Excellent solution. I suggested a history structure in response to one of GvR's posts, but using a circular buffer did not occur to me.
He seems dead set on having a "complete" stack trace, even though it doesn't help at all if you have to use a loop and a case statement to avoid blowin g the stack. 1000 recursive calls ought to be enough for anyone. ;-)
About your previous post...
Is there any chance that you could elaborate on implementing the actor model? I'd love to see a straightforward implemenation in a lisp dialect.
This is the part of the argument against TCO that has really confused me: "We don't need tail recursion, we have loops, and anyways TCO makes things hard to debug since we lose stacktraces."
I can't count the number of times I've been saved by stacktraces of my loops :\
I know it works (and tried it at repl.it to confirm0, but I don't understand:
"The compiler doesn't need to analyze the target of the function call, it only needs to notice that the caller's stack frame is no longer in use."
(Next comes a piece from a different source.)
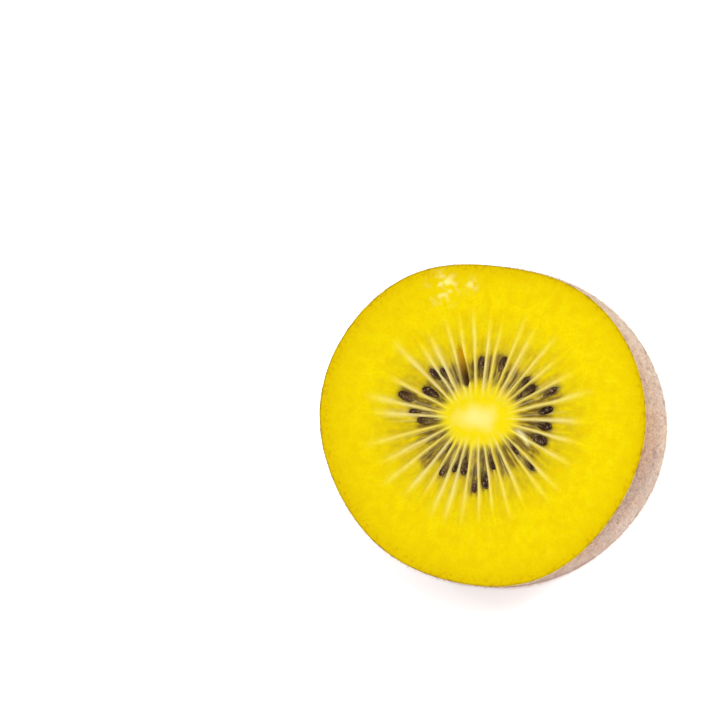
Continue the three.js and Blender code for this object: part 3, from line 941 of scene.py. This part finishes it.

What exactly is going on and and what time? That is, does it "notice" this when "(set! f ...)" is compiled? Or executed? Or when "(g 5)" is compiled? Executed? Or when the inner "f" (in tail recursive position) is executed? Is the effect of "noticing" that the function "g" is bound to gets recompiled?
I'm confused...
When the compiler compiles any call to f (or the interpreter interprets a call to f), if it is in tail position, it compiles it as a tail call and discards the current stack frame before transferring control to f. It is a fairly common misconception that the compiler needs to have some special knowledge about the target of the call (i.e. is f itself a tail recursive loop?) in order to compile the call to f. This isn't the case as one can dynamically replace what f without affecting whether calls to f are tail recursive or not.
Oh, duh. I had in mind (for some unaccountable reason) compiling a direct JMP to the address of the first instruction of f. Obviously it compiles an indirect JMP through f's location (the binding). Thanks!